According to some provincial legislation, employers are required to maintain active supplemental benefits for their terminating employees throughout the entire notice of termination period (both Statutory and Common Law).  In a recent case, Brito v. Canac Kitchens, 2012 ONCA 61 (CanLII), a long term employee was terminated and was only provided with eight weeks of notice of termination. The courts would later determine that the employee was actually entitled to many months of termination notice. Unfortunately, the employee became ill after the eight week notice provided, but prior to the end of the common law notice period awarded by the courts. Since the company did not continue his Long Term Disability benefits beyond the eight week period, the courts found the company liable. The company was required to pay for the employees’ Long Term Disability coverage until age 65, which the courts determined to be approximately $200,000.00. This again illustrates the importance of a correctly drafted employment contract. If the contract of employment had clearly stated the employee supplemental benefits would not extend beyond any required statutory notice period, this situation would not have turned out so poorly for the employer.
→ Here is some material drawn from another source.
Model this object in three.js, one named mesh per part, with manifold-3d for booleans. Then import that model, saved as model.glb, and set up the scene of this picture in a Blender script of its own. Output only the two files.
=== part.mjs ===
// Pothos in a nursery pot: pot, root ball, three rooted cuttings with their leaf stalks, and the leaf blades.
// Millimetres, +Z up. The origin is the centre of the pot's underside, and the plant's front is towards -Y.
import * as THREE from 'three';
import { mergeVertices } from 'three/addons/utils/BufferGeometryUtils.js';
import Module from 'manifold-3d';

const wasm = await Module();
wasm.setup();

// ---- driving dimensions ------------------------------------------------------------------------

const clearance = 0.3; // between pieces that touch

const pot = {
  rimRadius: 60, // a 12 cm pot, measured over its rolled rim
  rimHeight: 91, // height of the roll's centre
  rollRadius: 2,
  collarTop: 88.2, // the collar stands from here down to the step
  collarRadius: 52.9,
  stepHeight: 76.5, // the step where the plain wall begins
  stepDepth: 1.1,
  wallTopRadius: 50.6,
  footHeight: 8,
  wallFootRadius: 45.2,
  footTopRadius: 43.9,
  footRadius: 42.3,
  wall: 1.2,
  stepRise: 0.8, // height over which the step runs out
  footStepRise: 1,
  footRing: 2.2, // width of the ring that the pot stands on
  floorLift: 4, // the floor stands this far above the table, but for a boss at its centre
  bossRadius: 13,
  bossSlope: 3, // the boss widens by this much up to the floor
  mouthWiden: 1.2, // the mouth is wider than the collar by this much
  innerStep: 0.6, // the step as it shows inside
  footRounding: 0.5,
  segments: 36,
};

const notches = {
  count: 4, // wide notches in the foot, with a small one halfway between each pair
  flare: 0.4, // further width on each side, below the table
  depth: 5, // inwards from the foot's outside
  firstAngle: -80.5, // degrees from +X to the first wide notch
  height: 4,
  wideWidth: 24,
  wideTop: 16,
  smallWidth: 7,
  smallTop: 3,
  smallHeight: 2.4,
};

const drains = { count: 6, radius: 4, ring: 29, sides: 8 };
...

Employment across the border can be confusing. Ensuring you have properly worded contracts is important. Some US employers would rather avoid the legislative issues of employing in another country altogether, and prefer instead to hire employees through a Total Outsourced Employer. An Outsourced Employer will hire employees directly on behalf of the foreign company and handle all contracts, tax remittances, payroll, benefits, workers’ compensation, and liability.

In the end, company’s looking to employ outside their borders should be wary of the false sense of security a signed contract may provide.  If the employment contract provides below statutory minimums or omits important limitations, it will be set aside at great financial risk to the employer!